Raja, herself a collector, has a deep personal connection to textile crafts, especially vintage phulkaris. 

To her, these older pieces hold lessons that no design school can teach. “They were created by people who didn’t go to art college, or even to school. Yet their color sense, rhythm, compositions are flawless.”

Bilal also highlights the importance of having such collections accessible. “We don’t get to travel to the provinces. The museum becomes the site where you’re exposed to textile collections from across Pakistan,” she says.

The museum’s mission is ambitious: “to preserve, protect, conserve, document and display Pakistan’s textile heritage,” Hasan explains. “We want to proclaim what Pakistan has to offer to the world.” And that offering is vast. 

The museum, still in its early days, is grappling with logistical hurdles. “We’re still figuring out lighting and conservation,” Hasan acknowledges.

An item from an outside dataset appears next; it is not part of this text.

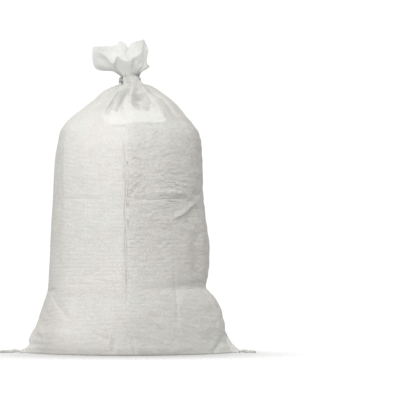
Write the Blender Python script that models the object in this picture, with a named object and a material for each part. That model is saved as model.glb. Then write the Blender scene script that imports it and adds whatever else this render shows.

Textiles representing different regions of Pakistan are on view.

The redesign and renovations were also driven by budget constraints. “I would have loved for all of these pieces to be behind museum glass,” says Alam, the architect. “There is provision to do that only for some pieces placed within niches.”

Despite these limitations, the impact is immediate. “I see people walking by discovering that there is such a museum,” says Alam. “It’s an eye-opener. More people need to be aware of how rich this land is.”

In addition to five seamlessly connected galleries, the museum includes two gardens, once intended to be closed off to the public. “But then it was decided to let the public move through it,” says Alam. “Having a lung like that in Karachi, as a public space, is really precious.”

Yet even in its nascent state, Nasreen ki Haveli has begun to draw international visitors. “Footfall is the lifeblood of any museum,” says Hasan, “so the gates are open and will welcome everyone.”

Even the name of the museum was chosen with care. “We wanted an Urdu word,” Hasan explains. “A haveli can be an old house or a haven. We wanted people to feel it was a place of refuge, and it is a refuge for these textiles.”

As a solid initiative for cultural preservation, Nasreen ki Haveli offers a model rooted in love, labor and identity. It is, as much as anything else, a promise to the past and a gift to the future.

“The mission,” Hasan says simply, “is to keep the flame alive.”